Former Labor prime minister Paul Keating launched The China Choice book on Monday at Sydney’s Lowy Institute, a foreign policy and security think tank.
Keating emphasised how far the tensions between the US and China had already advanced. He described White’s blunt assessment of a possible nuclear war between the two powers as a “salutary warning if ever there was one.” The former prime minister cited several passages from the book, including: “Washington and Beijing are sliding towards rivalry by default ... For a long time the Chinese military has been prepared for war with the United States. Now, the principal task of the United States military is preparing for war with China and is being actively reshaped for that purpose.”
Keating declared: “The debate around China has carried with it the assumption that Australia has no choice but to support American primacy in Asia against the threat of Chinese hegemony. This assumption, Hugh White says, now needs to be challenged. And I agree with him; it does ... With our trade preponderantly in North Asia and the greater part of that with China, there is every reason to support the development of a cooperative structure between the United States and China in the Pacific. And this must mean recognising China’s legitimacy, its prerogatives as a great power, and the legitimacy of its government.”
Keating made no mention of Prime Minister Julia Gillard, but his speech represented an obvious rebuke to her government’s alignment with the Obama administration’s “full court press” in Asia, and its agreement to have US Marines stationed in the northern city of Darwin and allow the US navy greater use of Australian ports.
When the US-Australia military agreement was announced during President Barack Obama’s visit to Canberra and Darwin last November, it met with a muted response in the media. Since then, however, the implications of the pact have become clearer for foreign policy and strategic analysts. Last March, the Washington Post reported plans to station US drone aircraft in the Australian Indian Ocean territory of the Cocos Islands. In April, the first contingent of Marines landed in Darwin, and in May the Chinese government bluntly expressed its hostility to these developments when Foreign Minister Bob Carr visited Beijing.
There is continued discussion in Washington about further stepping up its military presence in Australia, reflected in the recent proposal by the Center for Strategic and International Studies (CSIS) for an aircraft carrier battle group to be moved from the American Atlantic coast to Western Australia.
In recent months, US-China tensions have rapidly escalated, especially over South China Sea territorial disputes. The Australian ruling elite now confronts the strategically and economically disastrous prospect of being forced to choose with which of the major powers to side against the other in the event of a war. While virtually ignored at the time of Obama’s visit and the Marine deployment announcement last year, this dilemma is now emerging in a public debate in the media, academic journals and think tanks between rival wings of the foreign policy and military establishment.

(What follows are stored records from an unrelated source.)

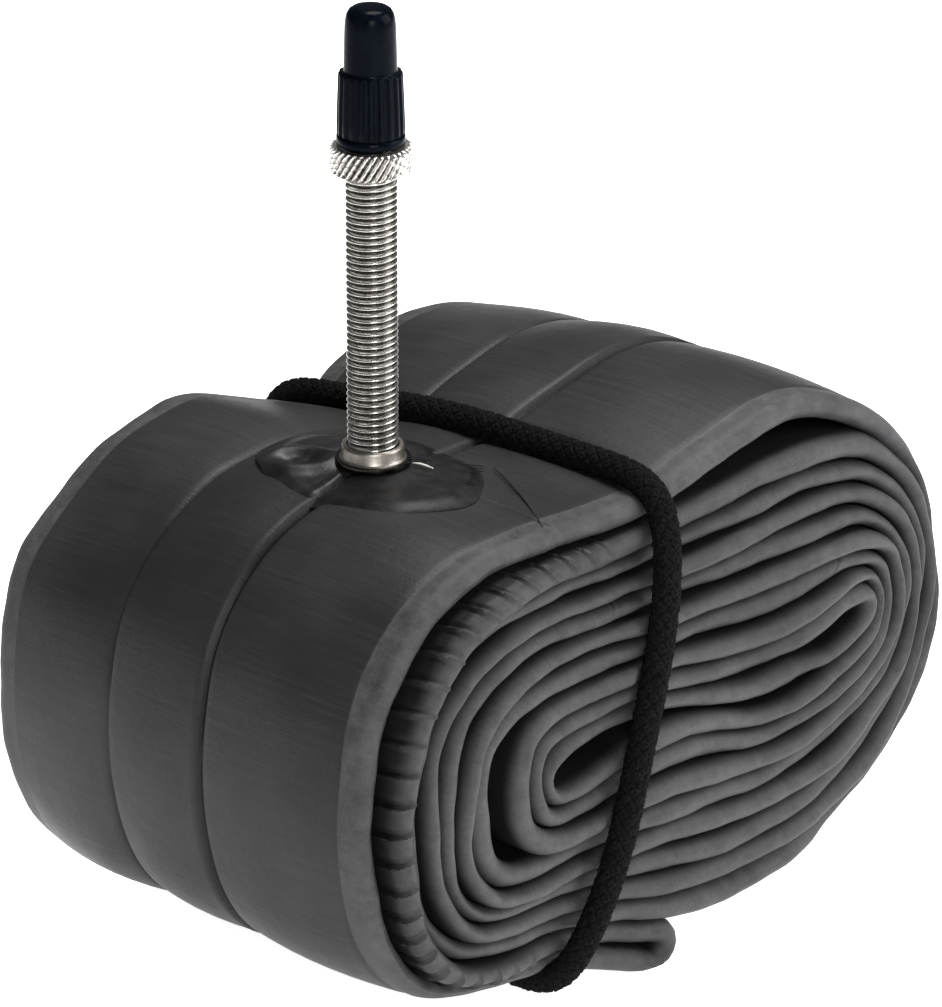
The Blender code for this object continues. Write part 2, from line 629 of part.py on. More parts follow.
def taut(heights):
    """A stretched cord bridges the hollows: the line that a taut string takes over these heights."""
    last = len(heights) - 1
    over = []
    for i, own in enumerate(heights):
        best = own
        for a in range(i):
            for b in range(i + 1, last + 1):
                best = max(best, heights[a] + (heights[b] - heights[a]) * (i - a) / (b - a))
        over.append(best)
    return over


def roll_top(x):
    """Height of the roll's upper side under the band, before it sags."""
    reach = BAND_DIAMETER / 2 + BAND_CLEARANCE
    return max((middle + out * thick / 2).y for middle, out, thick, _ in strip_stations()
               if abs(middle.x - x) < reach)


def roll_bottom(x):
    reach = BAND_DIAMETER / 2 + BAND_CLEARANCE
    return min((middle + out * thick / 2).y for middle, out, thick, _ in strip_stations()
               if abs(middle.x - x) < reach)


def band_corner(middle, start, end, lift):
    """Points of a quarter turn about an edge of the roll, from one direction to the next."""
    turns = [math.pi / 2 * k / BAND_CORNER_STEPS for k in range(1, BAND_CORNER_STEPS)]
    return [middle + (start * math.cos(a) + end * math.sin(a)) * lift for a in turns]


def band_path():
    """A closed loop round the roll's waist: down the front, under, up the back and over the top."""
    lift = BAND_DIAMETER / 2 + BAND_CLEARANCE
    wide = ROLL_LENGTH / OUTLINE_LENGTH
    top_front, top_back, bottom_back, bottom_front = [x * wide for x in (
        BAND_TOP_FRONT, BAND_TOP_BACK, BAND_BOTTOM_BACK, BAND_BOTTOM_FRONT)]
    back = FRONT_EDGE + FLAT_WIDTH
    forward, up = Vector((0, -1, 0)), Vector((0, 0, 1))

    high = Vector((top_front, roll_top(top_front)))
    low = Vector((bottom_front, roll_bottom(bottom_front)))
    face = [high.lerp(low, k / BAND_FACE_STEPS) for k in range(BAND_FACE_STEPS + 1)]
    bulges = taut([ahead_near(spot) for spot in face])
    edges = [Vector((spot.x, FRONT_EDGE - bulge, spot.y)) for spot, bulge in zip(face, bulges)]
    path = [edge + forward * lift for edge in edges]
    path += band_corner(edges[-1], forward, -up, lift)
    for k in range(BAND_SIDE_STEPS + 1):     # underneath
        f = k / BAND_SIDE_STEPS
        x = bottom_front + (bottom_back - bottom_front) * f
        y = edges[-1].y + (back - edges[-1].y) * f
        path.append(Vector((x, y, roll_bottom(x))) - up * lift)
    path += band_corner(path[-1] + up * lift, -up, -forward, lift)
    foot = Vector((bottom_back, back, roll_bottom(bottom_back)))
    head_y = back - waist_edge(top_back)
    head = Vector((top_back, head_y, roll_top(top_back) - back_sag(top_back, back)))
    path += [foot.lerp(head, k / BAND_SIDE_STEPS) - forward * lift for k in range(BAND_SIDE_STEPS + 1)]
    path += band_corner(head, -forward, up, lift)
    for k in range(BAND_SIDE_STEPS + 1):     # along the top, in the waist
        f = k / BAND_SIDE_STEPS
        x = top_back + (top_front - top_back) * f
        y = head_y + (edges[0].y - head_y) * f
        path.append(Vector((x, y, roll_top(x) - back_sag(x, y))) + up * lift)
    path += band_corner(path[-1] - up * lift, up, forward, lift)
    return path


def swept_ring(name, path, radius, finish, parent, sides=10):
    """A closed cord: a round section carried round a closed path without twist."""
    bm = bmesh.new()
    count = len(path)
    centre = sum(path, Vector()) / count
    rings = []
    for i, spot in enumerate(path):
        along = (path[(i + 1) % count] - path[i - 1]).normalized()
        out = spot - centre
        out = (out - along * out.dot(along)).normalized()
        side = along.cross(out)
        ring = []
        for s in range(sides):
            a = 2 * math.pi * s / sides
            ring.append(bm.verts.new((spot + (out * math.cos(a) + side * math.sin(a)) * radius) * MM))
        rings.append(ring)
    for here, there in zip(rings, rings[1:] + rings[:1]):
        for k in range(sides):
            m = (k + 1) % sides
            bm.faces.new((here[k], here[m], there[m], there[k]))
    bmesh.ops.recalc_face_normals(bm, faces=bm.faces)
    mesh = bpy.data.meshes.new(name)
    bm.to_mesh(mesh)
    bm.free()
    return new_object(name, mesh, finish, parent)


def build_band(root):
    swept_ring("elastic_band", band_path(), BAND_DIAMETER / 2, "elastic", root)


def build_clip(root):
    """A metal sleeve crimped over the cord's two ends, half way up the back."""
    path = band_path()
    corner = BAND_CORNER_STEPS - 1
    climb = BAND_FACE_STEPS + 1 + corner + BAND_SIDE_STEPS + 1 + corner + BAND_SIDE_STEPS // 2
    spot, ahead = path[climb], path[climb + 1]
    along = (ahead - path[climb - 1]).normalized()
    inner_r = BAND_DIAMETER / 2 + TOUCH
    outer_r = inner_r + CLIP_WALL
    sleeve = turned("band_clip", [
        (inner_r, -CLIP_LENGTH / 2), (outer_r, -CLIP_LENGTH / 2 + 0.3),
        (outer_r, CLIP_LENGTH / 2 - 0.3), (inner_r, CLIP_LENGTH / 2),
    ], "nickel", root, 20)
    sleeve.rotation_euler = along.to_track_quat("Z", "X").to_euler()
    sleeve.location = spot * MM


def stand_on_origin(root):
    """Moves everything so that the origin is under the middle of the whole object's box."""
    bpy.context.view_layer.update()
    corners = [ob.matrix_world @ v.co for ob in bpy.data.objects if ob.type == "MESH"
               for v in ob.data.vertices]
    low = Vector([min(c[i] for c in corners) for i in range(3)])
    high = Vector([max(c[i] for c in corners) for i in range(3)])
    root.location = Vector((-(low.x + high.x) / 2, -(low.y + high.y) / 2, -low.z))


def main():
    clear_scene()
    root = frame_point("valve_foot", (0, 0, 0))
    build_tube(root)
    build_patch(root)
    core_frame = build_valve(root)
    build_cap(core_frame)
    build_band(root)
    build_clip(root)
    stand_on_origin(root)


main()
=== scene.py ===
import math
import random

import bpy
import numpy as np
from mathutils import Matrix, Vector
from mathutils.kdtree import KDTree


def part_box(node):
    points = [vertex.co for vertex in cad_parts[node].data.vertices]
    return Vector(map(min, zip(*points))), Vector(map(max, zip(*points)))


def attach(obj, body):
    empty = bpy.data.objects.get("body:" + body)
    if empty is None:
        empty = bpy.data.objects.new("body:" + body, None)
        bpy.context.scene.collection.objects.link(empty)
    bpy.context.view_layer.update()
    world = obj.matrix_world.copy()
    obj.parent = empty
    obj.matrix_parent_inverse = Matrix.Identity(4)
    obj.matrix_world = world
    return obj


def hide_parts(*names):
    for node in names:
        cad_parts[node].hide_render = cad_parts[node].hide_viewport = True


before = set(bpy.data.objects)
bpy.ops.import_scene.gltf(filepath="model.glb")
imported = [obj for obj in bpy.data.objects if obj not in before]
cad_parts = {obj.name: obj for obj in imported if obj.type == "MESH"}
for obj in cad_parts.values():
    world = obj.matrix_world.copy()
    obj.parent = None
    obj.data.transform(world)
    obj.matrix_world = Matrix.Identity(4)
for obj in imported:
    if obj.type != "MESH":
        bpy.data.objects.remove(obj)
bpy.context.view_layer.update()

# ---- Where the valve stands -------------------------------------------------------------------
# The tube is laid out round the foot of its valve, in millimetres: x along the roll, y across the
# flat tube, z up the valve. The stem's own box says where that foot is.
MM = 0.001
STEM_TOP = 44.0
stem_low, stem_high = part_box("valve_stem")
valve_foot = np.array([
    (stem_low.x + stem_high.x) / 2, (stem_low.y + stem_high.y) / 2, stem_high.z - STEM_TOP * MM])


def in_frame(places):
    """Places in millimetres from the valve's foot, as metres in the frame."""
    return np.asarray(places, float) * MM + valve_foot


# ---- Camera, floor and soft light ---------------------------------------------------------------
# A long lens looks down at the roll's front left corner. The roll stands on a flat white floor, with
# a large soft light in front of the spiral, one overhead, and a small one off the front left corner.
VIEW_AZIMUTH = math.radians(-47)
VIEW_RISE = math.radians(23)
VIEW_DISTANCE = 0.75
LENS = 230.6
LOOKED_AT = (6.39, -9.62, -4.44)
FLOOR_SIZE = 6.0
FLOOR_DROP = 0.00005

backwards = Vector((
    math.sin(VIEW_AZIMUTH) * math.cos(VIEW_RISE), -math.cos(VIEW_AZIMUTH) * math.cos(VIEW_RISE),
    math.sin(VIEW_RISE)))
looked_at = Vector(in_frame(LOOKED_AT))
camera = bpy.data.objects.new("camera", bpy.data.cameras.new("camera"))
camera.data.lens = LENS
camera.data.sensor_width = 36.0
camera.data.clip_start = 0.02
camera.location = looked_at + backwards * VIEW_DISTANCE
camera.rotation_euler = backwards.to_track_quat("Z", "Y").to_euler()
bpy.context.collection.objects.link(camera)
bpy.context.scene.camera = camera
bpy.context.scene.view_settings.view_transform = "Standard"


def softbox(name, direction, distance, size, power):
    """A square area light that faces the roll from one direction."""
    lamp = bpy.data.lights.new(name, "AREA")
    lamp.shape = "SQUARE"
    lamp.size = size
    lamp.energy = power
    made = bpy.data.objects.new(name, lamp)
    towards = Vector(direction).normalized()
    made.location = looked_at + towards * distance
    made.rotation_euler = towards.to_track_quat("Z", "Y").to_euler()
    bpy.context.collection.objects.link(made)


softbox("spiral_light", (0.75, -0.9, 0.55), 0.7, 0.5, 5.5)
softbox("top_light", (0.3, 0.1, 1.0), 0.8, 0.4, 10.0)
softbox("corner_light", (-1.0, -1.3, 0.6), 0.9, 0.3, 5.5)

world = bpy.data.worlds.new("studio")
world.use_nodes = True
world.node_tree.nodes["Background"].inputs["Color"].default_value = (1.0, 1.0, 1.0, 1.0)
world.node_tree.nodes["Background"].inputs["Strength"].default_value = 0.14
bpy.context.scene.world = world


def add_node(tree, kind, settings=None, **inputs):
    """A shader node with its settings, its inputs given as values or as sockets to link from."""
    made = tree.nodes.new("ShaderNode" + kind)
    for name, value in (settings or {}).items():
        setattr(made, name, value)
    for name, value in inputs.items():
        socket = made.inputs[name.replace("_", " ")]
        if isinstance(value, bpy.types.NodeSocket):
            tree.links.new(value, socket)
        else:
            socket.default_value = value
    return made


def new_finish(name):
    """A new material and its principled shader."""
    made = bpy.data.materials.new(name)
    made.use_nodes = True
    return made, made.node_tree, made.node_tree.nodes["Principled BSDF"]


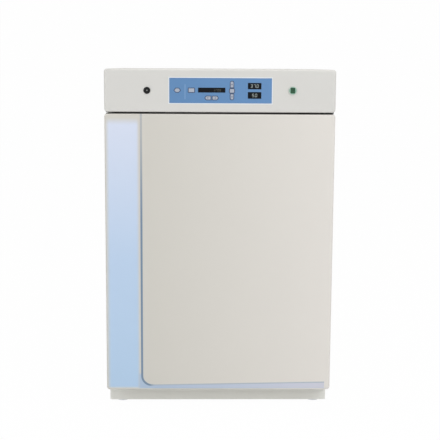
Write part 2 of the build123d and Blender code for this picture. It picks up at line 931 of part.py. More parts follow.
def door_bushes():
    upper = rod(hinge_x, hinge_y, door_z1 - bush_l, door_z1 + bush_proud, bush_r)
    lower = rod(hinge_x, hinge_y, door_z0 - bush_proud, door_z0 + bush_l, bush_r)
    bore = rod(hinge_x, hinge_y, door_z0 - 1, door_z0 + hinge_pin_l + 1, hinge_pin_r + running)
    bore_up = rod(hinge_x, hinge_y, door_z1 - hinge_pin_l - 1, door_z1 + 1, hinge_pin_r + running)
    return Compound([*(upper - bore_up).solids(), *(lower - bore).solids()])


def hinge_arm(y_back):
    """Top view of a hinge bracket: straight back from the pin, round at the front."""
    half = bracket_w / 2
    x0 = cab_in - bracket_w - bracket_inner_in
    tip = Pos(hinge_x, hinge_y) * Circle(half)
    arm = Pos((x0 + hinge_x + half) / 2, (hinge_y + y_back) / 2) * Rectangle(
        hinge_x + half - x0, y_back - hinge_y
    )
    side = Pos(cab_in - bracket_side_in + half, (face_y + y_back) / 2) * Rectangle(
        bracket_w, y_back - face_y + bracket_w
    )
    return tip + arm - side


def door_hinge_brackets():
    up0 = door_z1 + bush_gap
    upper = top_prism(hinge_arm(slab_front + bracket_hold), up0, up0 + bracket_t)
    upper += rod(hinge_x, hinge_y, door_z1 - hinge_pin_l, up0, hinge_pin_r)
    low1 = door_z0 - bush_gap
    lower = top_prism(hinge_arm(face_y), low1 - bracket_t, low1)
    leg_x = (cab_in - bracket_w - bracket_inner_in, cab_in - bracket_side_in)
    lower += span(leg_x, (face_y - bracket_leg_t, face_y), (low1 - bracket_leg_h, low1))
    lower += rod(hinge_x, hinge_y, low1, door_z0 + hinge_pin_l, hinge_pin_r)
    return Compound([*upper.solids(), *lower.solids()])


# Glass door


def glass_pane():
    pane = front_prism(
        plate_xz(glass_half, glass_half_h, glass_corner_r, door_mid), glass_front, glass_back
    )
    return pane - rod_y(latch_x, latch_z, glass_front, glass_back, latch_shaft_r + running)


def glass_gasket():
    inner = liner_t + liner_flange + seat
    width = glass_lap - inner + glass_gasket_out
    ring = ring_xz(chamber_half + inner, chamber_h / 2 + inner, cove_r, width)
    return front_prism(ring, ledge_y - glass_gasket_t, ledge_y)


def glass_hinge_places():
    return (door_mid - glass_half_h + glass_hinge_in, door_mid + glass_half_h - glass_hinge_in)


def glass_hinge_blocks():
    """Fixed ears on the frame's rebate, each pair joined by its pin."""
    blocks = []
    x = (glass_pin_x - glass_ear_in, rebate_half)
    ear_half = glass_pin_r + glass_ear_wall
    y = (glass_pin_y - ear_half, glass_pin_y + ear_half)
    half = glass_barrel_h / 2 + part_gap
    for z in glass_hinge_places():
        pin = rod(glass_pin_x, glass_pin_y, z - half, z + half, glass_pin_r)
        block = pin + span(x, y, (z - half - glass_ear_h, z - half))
        block += span(x, y, (z + half, z + half + glass_ear_h))
        blocks.extend(block.solids())
    return blocks


def glass_hinge_clamps():
    clamps = []
    leaf_y = (glass_front - latch_tongue_t, glass_front)
    for z in glass_hinge_places():
        limits = (z - glass_barrel_h / 2, z + glass_barrel_h / 2)
        leaf = span((glass_pin_x - glass_leaf, glass_pin_x), leaf_y, limits)
        clamp = leaf + rod(glass_pin_x, glass_pin_y, *limits, glass_barrel_r)
        clamp -= rod(glass_pin_x, glass_pin_y, *limits, glass_pin_r + running)
        clamps.extend(clamp.solids())
    return Compound(clamps)


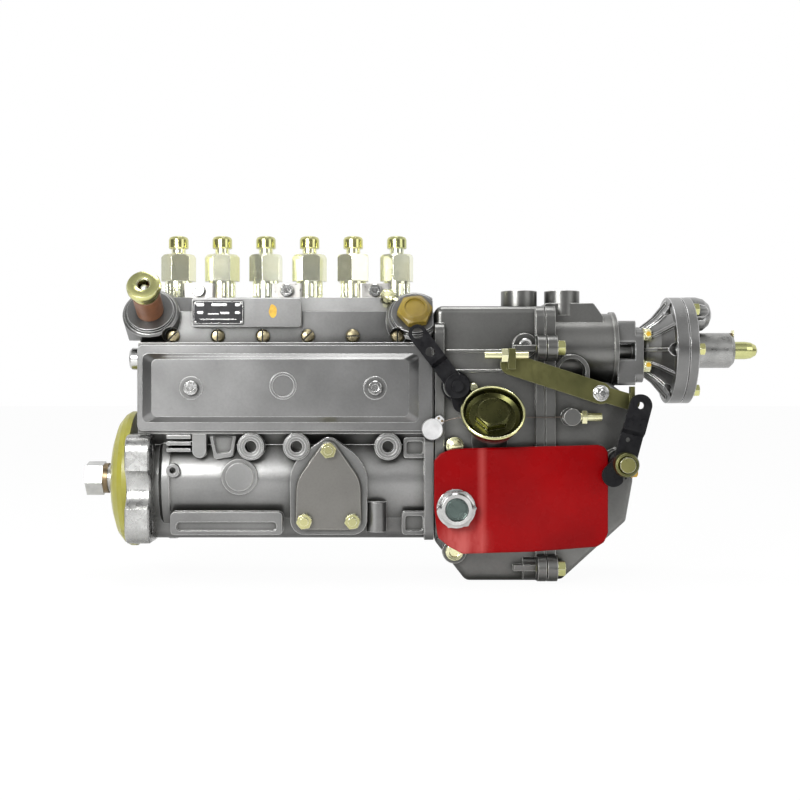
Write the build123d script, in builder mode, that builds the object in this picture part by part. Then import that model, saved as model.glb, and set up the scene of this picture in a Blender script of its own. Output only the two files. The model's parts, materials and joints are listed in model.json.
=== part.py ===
"""Six-cylinder in-line diesel injection pump with governor and boost compensator.

Frame: +X along the camshaft from the drive end to the governor, -Y to the near side with the
side cover, +Z up. The origin is the centre of the drive flange's mounting face, on the
camshaft axis. All sizes are in millimetres.
"""

import math
import os

from build123d import *

os.makedirs("parts", exist_ok=True)

# Clearances
fit_gap = 0.05
seat_gap = 0.1
free_gap = 0.3
thread_gap = 0.1

# Row of pumping elements
element_count = 6
element_pitch = 32.0
first_element_x = 29.0

# Housing
flange_thickness = 17.0
housing_end_x = 214.0
upper_left_x = 7.0
housing_top_z = 131.0
housing_bottom_z = -41.0
cam_bulge_radius = 42.0
cam_bulge_edge_y = -33.0
cam_bulge_edge_z = 26.0
cover_seat_y = -44.0
band_y = -28.0
pad_y = -32.0
back_y = 41.0
back_top_y = 25.0
cam_chamber_radius = 27.0
cam_chamber_end_x = 200.0
bearing_outer_radius = 23.5
bearing_width = 14.0
spring_chamber_bottom_z = 41.0
spring_chamber_top_z = 92.0
spring_chamber_back_y = 24.0
gallery_radius = 5.0
gallery_z = 114.0

# Camshaft and what sits on it
journal_radius = 10.0
cam_base_radius = 12.0
cam_lift = 8.0
cam_width = 12.0
cam_nose_radius = 5.0
cam_phases = (0.0, 120.0, 240.0, 60.0, 180.0, 300.0)
shaft_nose_x = -36.5
nut_across_flats = 22.0
nut_thickness = 12.5
washer_thickness = 3.4
shaft_thread_radius = 7.0

# Drive flange
pilot_radius = 34.0
pilot_length = 10.0
bolt_spacing_y = 94.0
bolt_spacing_z = 53.0
bolt_centre_z = -4.5
flange_hole_radius = 5.5
flange_lobe_radius = 11.5
flange_body_radius = 44.0
flange_top_z = 33.7

# Pumping elements
barrel_head_radius = 10.0
barrel_head_bottom_z = 101.0
barrel_foot_radius = 7.5
barrel_foot_bottom_z = 80.0
barrel_top_z = 121.0
plunger_radius = 4.0
plunger_bottom_z = 43.5
plunger_top_z = 117.0
sleeve_wall = 2.2
sleeve_bottom_z = 60.0
sleeve_top_z = 94.0
quadrant_height = 7.0
quadrant_bottom_z = 83.5
quadrant_circle_teeth = 28
rack_teeth_per_pitch = 11
tooth_addendum = 0.65
tooth_dedendum = 0.95
tooth_backlash = 0.25
pressure_angle = 20.0
rack_radius = 5.0
rack_travel = 21.0
tappet_radius = 10.5
tappet_height = 20.0
tappet_wall = 2.0
roller_radius = 6.5
roller_width = 8.0
valve_radius = 8.0
valve_guide_radius = 3.2

# Delivery valve holders and their caps
holder_radius = 9.85
holder_hex_across_flats = 22.0
holder_collar_top_z = 144.0
holder_hex_top_z = 163.5
holder_top_z = 174.5
holder_neck_radius = 5.35
holder_duct_radius = 1.5
cap_radius = 7.2
cap_bottom_z = 168.0
cap_top_z = 177.0
holder_turns = (14.0, 3.0, 22.0, 9.0, 27.0, 17.0)
serration_count = 18
serration_depth = 0.9

# Lock clamps between the holders
clamp_width = 23.5
clamp_depth = 20.0
socket_screw_radius = 4.7

# Side cover
cover_bottom_z = 36.0
cover_top_z = 96.0
cover_flange_thickness = 2.5
cover_panel_height = 3.5
gasket_thickness = 0.8
cover_screw_x = (45.0, 173.0)
cover_screw_z = 66.0
cover_mark = (109.0, 67.5)

# Bosses and fittings of the gallery
boss_tilt = 30.0
inlet_x = 14.0
inlet_z = 121.0
plug_x = 201.0
plug_z = 119.0
boss_radius = 16.5
boss_face_y = -36.0

# Blanking plate over the feed pump seat
blank_x = 140.5
blank_top_z = 22.6
blank_foot_z = -26.8
blank_foot_dx = 16.75
blank_thickness = 4.0
blank_stud_radius = 3.0
blank_foot_radius = 6.5
blank_seat_y = -44.5

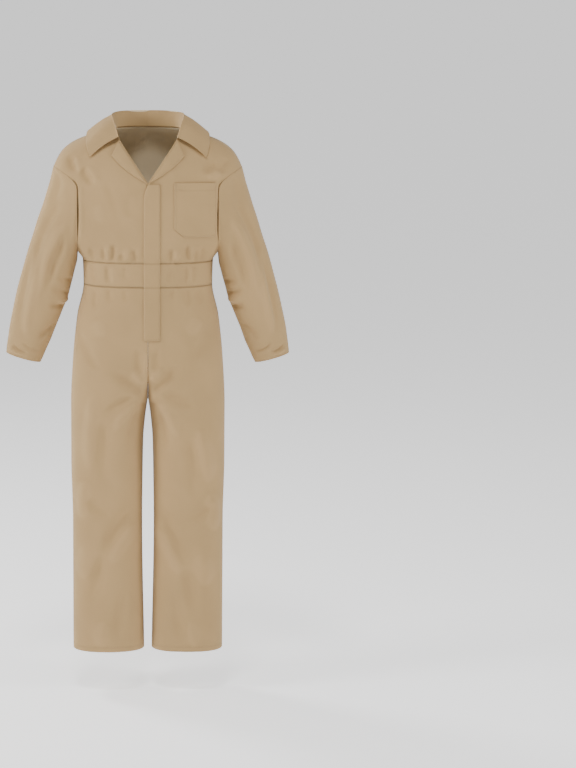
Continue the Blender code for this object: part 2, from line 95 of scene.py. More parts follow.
COLLAR = (
    Station(0.000, 0.074, 0.000, 0.000, 0.082, 0.045, 0.000, 0.104, -0.020),
    Station(0.046, 0.062, 0.001, 0.054, 0.071, 0.045, 0.085, 0.091, -0.018),
    Station(0.076, 0.034, 0.002, 0.088, 0.041, 0.044, 0.145, 0.056, -0.013),
    Station(0.088, 0.000, 0.002, 0.101, 0.000, 0.041, 0.169, 0.000, -0.006),
    Station(0.087, -0.034, -0.003, 0.097, -0.034, 0.028, 0.172, -0.054, -0.031),
    Station(0.083, -0.056, -0.013, 0.089, -0.062, 0.006, 0.168, -0.078, -0.053),
    Station(0.079, -0.070, -0.022, 0.083, -0.079, -0.015, 0.162, -0.093, -0.069),
)
Outline = namedtuple("Outline", "top bottom inner_top inner_low outer_top outer_low clip_width clip_height")
CHEST_POCKET = Outline(-0.140, -0.292, 0.073, 0.073, 0.188, 0.187, 0.028, 0.024)
HIP_POCKET = Outline(-0.478, -0.670, 0.074, 0.064, 0.180, 0.200, 0.026, 0.022)

# -------- creases
# Each is a stroke through two or three points. depth is in millimetres, negative for a trough
# and positive for a ridge; width is the half width in millimetres.
Crease = namedtuple("Crease", "depth width points")
CREASE_GAIN = 2.5


def creases(rows):
    return tuple(Crease(*row) for row in rows)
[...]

The debate has been encouraged by opposition within US ruling circles to the Obama administration’s confrontational stance against China. Paul Keating cited former national security adviser Zbigniew Brzezinski in Monday’s speech. After boastfully referring to his own “Keating mantra”—that “great states need strategic space and that if they are not provided some, they will take it”—Keating insisted that Brzezinski had likewise noted that “the future of Asian stability cannot be cast by a non-Asian power—especially by the application of US military force.”
Ex-Liberal Party leader Malcolm Turnbull promoted former US secretary of state Henry Kissinger’s views in his review of Hugh White’s book for the latest Monthly magazine. He praised White for “helping shape strategic thinking in Canberra and Washington by confronting the world as it is, not as we would like it to be, and outlining the choices that need to be made.” Turnbull declared he preferred Kissinger’s “gradualist evolution to an implicit balance of power” between the US and China, rather than White’s proposed power-sharing “Concert of Asia”.
Turnbull’s article showed that the dilemma confronting the Australian ruling elite has divided the Labor and Liberal parties alike. Tony Abbott, the current opposition leader, has lined up squarely behind the US drive to contain China. He has backed the Labor government’s initiatives, criticising Gillard only for insufficient military funding. In a speech to the Heritage Foundation in Washington last month, Abbott insisted: “Few Australians would regard America as a foreign country. We are more than allies, we’re family.”
Prominent foreign policy commentators pilloried this statement as naive and gratuitous. Abbott also came under fire when he visited Beijing, following his discussions in Washington, and suggested that a Liberal-National government would impose greater restrictions on Chinese investment in Australia. The Murdoch and financial press declared that this threatened vital overseas investment and risked triggering retaliatory measures by Beijing. Abbott’s statements in China underscored the rival corporate interests that underlie the strategic dilemma. Dominant sections of big business, most obviously the mining industry, are dependent on Chinese investment or export contracts, but other layers, such as agribusinesses and less competitive manufacturers, favour more protectionist policies.
White’s book and the discussion surrounding it have highlighted the ruling class’s inability to work out any rational resolution to the dangerous rivalry between Washington and Beijing.
The Gillard government has thrown its lot in with US imperialism, encouraging the Obama administration’s provocative encirclement of China. The alternative strategy proposed by White, Keating and others is no less reactionary or dangerous. White’s proposal for a “Concert of Asia” included demands that Australia vastly increase its military budget and that Japan consider building a nuclear arsenal, in order to help establish a more multipolar regional order, together with the US and China. His perspective centres on the utopian prospect of Washington voluntarily relinquishing its domination of the Asia-Pacific.
Far from stepping back, in this region or anywhere else, the Obama administration is on a rampage around the world. Its neo-colonial operations in Libya, Syria and across the Middle East have gone hand in hand with the “full court press” in Asia—underscoring the prescience of Leon Trotsky’s warning that “in the period of crisis the hegemony of the United States will operate more completely, more openly, and more ruthlessly than in the period of the boom.”
White has admitted that his proposals have little chance of success. “The chances that they [the US and China] will fail to achieve that kind of agreement is quite high,” he told SBS News. “But the best reason that we’ve got to think that they might succeed is that if they don’t the consequences will be so bad, the risks of conflict will be so serious, and the consequences of that conflict would be so disastrous.”
This is nothing but wishful thinking in the face of a looming third world war, fought out with nuclear weapons. To avert the threat, what is required is a movement of the working class against imperialism and for the overthrow of the capitalist order and the nation-state system upon which it rests.